For Business Acumen, Look to Cloud Services
In 1999, a few former Oracle employees started Salesforce, becoming pioneers in the SaaS (software-as-a-service) industry. According to Keith Weitz, Trimble Transportation’s VP of Technology and Cloud Services, the early goal of Salesforce was “to get the servers and the software out of the client’s offices and into what would soon be known as ‘the cloud.”
When Microsoft launched Microsoft Azure in 2008 and upped the ante in 2011 with the introduction of Office 365, and more importantly, Exchange Online, businesses got the opportunity to ditch their on-premises exchange servers for Microsoft’s “cloud.”
Multiple business tools followed email to the cloud: CRMs, databases and an ever-increasing number of IT tools and applications. Capabilities expanded at a dizzying pace, and it became an integral part of every new tech product and innovation.
As the world’s economy was whipsawed by the COVID-19 pandemic, Microsoft gained popularity.
A Tale of Two Clients
As offices emptied out during March of 2020, remote workloads became a stress test for IT systems across the globe. It wasn’t just a case of having enough bandwidth to connect now-remote workers, but could business networks sustain the sudden challenges of doing business in uncharted territory?

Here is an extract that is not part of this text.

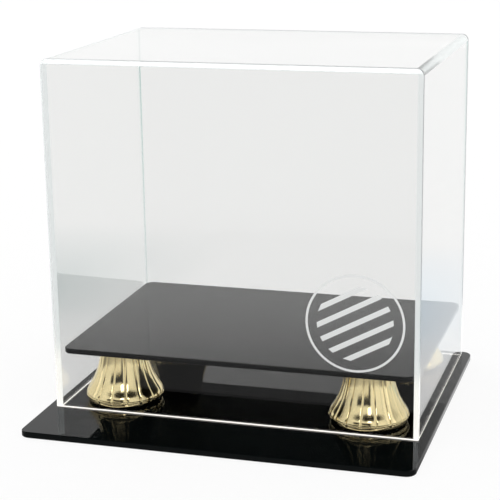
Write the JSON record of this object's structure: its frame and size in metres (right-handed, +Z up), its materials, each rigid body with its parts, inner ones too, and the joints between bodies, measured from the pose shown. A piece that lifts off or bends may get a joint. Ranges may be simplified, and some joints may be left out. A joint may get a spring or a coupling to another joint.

Trimble Transportation’s Keith Weitz, Vice President of Technology and Cloud Services, tells the story of one client who found their business suddenly brought to a standstill by the pandemic:
“Our customer was unable to dispatch so they couldn’t process orders in a timely fashion. The system they were using was highly sensitive to latency, and connecting to it remotely was not cutting it. A large part of the problem was remote connections to their SQL Server. Trimble experts solved the problem. However, the situation never would have happened had the customer previously moved to a TMS SaaS solution using Microsoft's Azure in tandem with Trimble Transportation.”
Weitz also discussed a client that was the victim of a ransomware attack, a real threat which has been growing recently.
Ransomware exploits security flaws in unpatched systems, enters through exposed network ports, or arrives in phishing scams delivered via legitimate-looking emails. The cost to victims is climbing: the average cost of a ransomware attack went from $750,000 in 2020 to almost $2 million. Two high-profile cases in the summer of 2020 in the U.S. had significant impacts on supplies of gasoline and meat, costing the victimized suppliers $8 million and $11 million in ransoms to get decryption keys (and back to business).
To Facilitate SaaS, Is it Time to Migrate to the Cloud?
While these companies migrated their business to the cloud under extreme circumstances, cases like theirs are increasingly common. Every day more and more companies discover it doesn’t take an emergency to shift their workloads from on-premises systems to a cloud environment that provides them with security, efficiencies and cost savings:
- In a cloud environment, there are no more hardware requirements or server rooms to manage, which means your tech experts no longer have to support or spend money on cooling systems, spaces for server racks, or the miscellaneous equipment required to manage an IT infrastructure.
- Annual support contacts on hardware become a thing of the past.
- Capital expenditures are reduced.
- Responsiveness and flexibility to business cycles: scale servers up or down as needed.
- Software licenses can be transferred to the cloud.
- Security is provided by hosts with expertise employing the latest technology.
If recent headlines and your own experience have left you wondering if it’s time to move to the cloud and TMS SaaS, consider your operations through these five vantage points:
- The current state of your IT infrastructure and the costs to maintain or replace it.
- The strategic value of migrating to the cloud can save you over the next three-to-five years. Take advantage of your current Trimble team for advice on how to maximize efficiencies and increase functionality.
- The benefits of offloading or reducing IT responsibilities.
- Disaster recovery scenarios. Is your plan for maintaining your company's ability to function during the next pandemic, natural disaster, ransomware attack, or terrorist attack a solid one that has been tested and validated?
- How vulnerable is your business to ever-increasing security threats? Make sure your infrastructure is safe, sound, and up-to-date. This should be a core competency for your IT people.
Position your company for success with a move to the cloud and SaaS.